Auch die Moderne setzte Akzente. Günter Linke, erstmals in Stuttgart vertreten, zeigte sich beeindruckt vom kunstinteressierten Kundenkreis. Kokoschkas "Träumende Knaben" (25.000 Euro) verkaufte er schon am ersten Messetag. Bei der Galerie Vömel fanden die Liebermann-Blätter ebenso ihr Publikum wie Jawlenskys "Liegender weiblicher Akt" (14.500 Euro), und die Galerie Valentien brillierte mit einem Grieshaber-Angebot, von dem zahlreiche Stücke an allen drei Messetagen in den Handel und an Privatleute verkauft wurden, darunter eine anonyme Silberstiftzeichnung von 1961 (8.500 Euro).

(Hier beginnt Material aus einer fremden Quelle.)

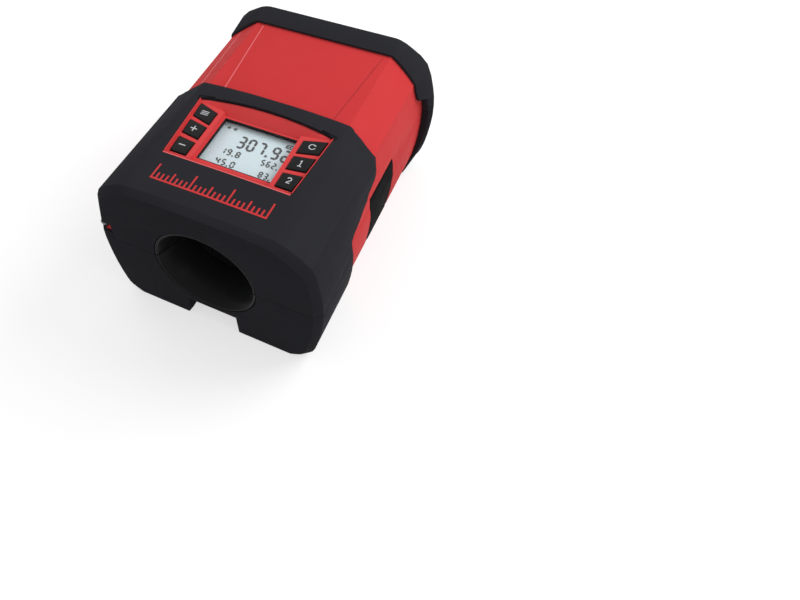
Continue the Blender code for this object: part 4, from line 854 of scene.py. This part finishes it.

Vier Kafka-Erstausgaben von der "Strafkolonie" (4.000 Euro) bis zu "Betrachtung" (9.000 Euro) waren bei Herbert Blank ebenso schnell vergriffen wie Wittgensteins "Tractatus" (3.000 Euro). Adrian Flühmann schließlich verkaufte "My Pretty Pony" mit 9 Originallithografien von Barbara Kruger (4.400 Euro).
Am Samstagabend waren 120 Gäste der Einladung zur Vernissage zur Ausstellung "Das doch nicht äussere" gefolgt. Das George-Archiv bei der Württembergischen Landesbibliothek hatte unter der Regie von Hannsjörg Kowark, Ute Oelmann und Christoph Perels eine beeindrucke Ausstellung mit Katalog zur Schrift- und Buchkunst Stefan Georges zusammengestellt. Der Katalog kann nach der Messe für 20 Euro bei der Verbandsgeschäftsstelle bestellt werden (48 S., zahlr. Abb., ISBN 978-3-9812223-1-9).
So war die 48. Stuttgarter Antiquariatsmesse eine "rundum gelungene Veranstaltung", sagt der Vorsitzende des Verbands Deutscher Antiquare Eberhard Köstler. Und weiter: "Ein Beweis mehr, dass sich der Antiquariatsbuchhandel antizyklisch verhält. Denn gerade in Krisenzeiten greifen die Menschen auf das zurück, was nicht vergänglich ist, sondern sich in einer 500 Jahre langen Tradition bewährt hat auf das alte Buch. Büchersammler sind unbestechliche Individualisten. Und wir freuen uns, ihnen auch in Zukunft Ende Januar in Stuttgart ein solches internationales Forum bieten zu können."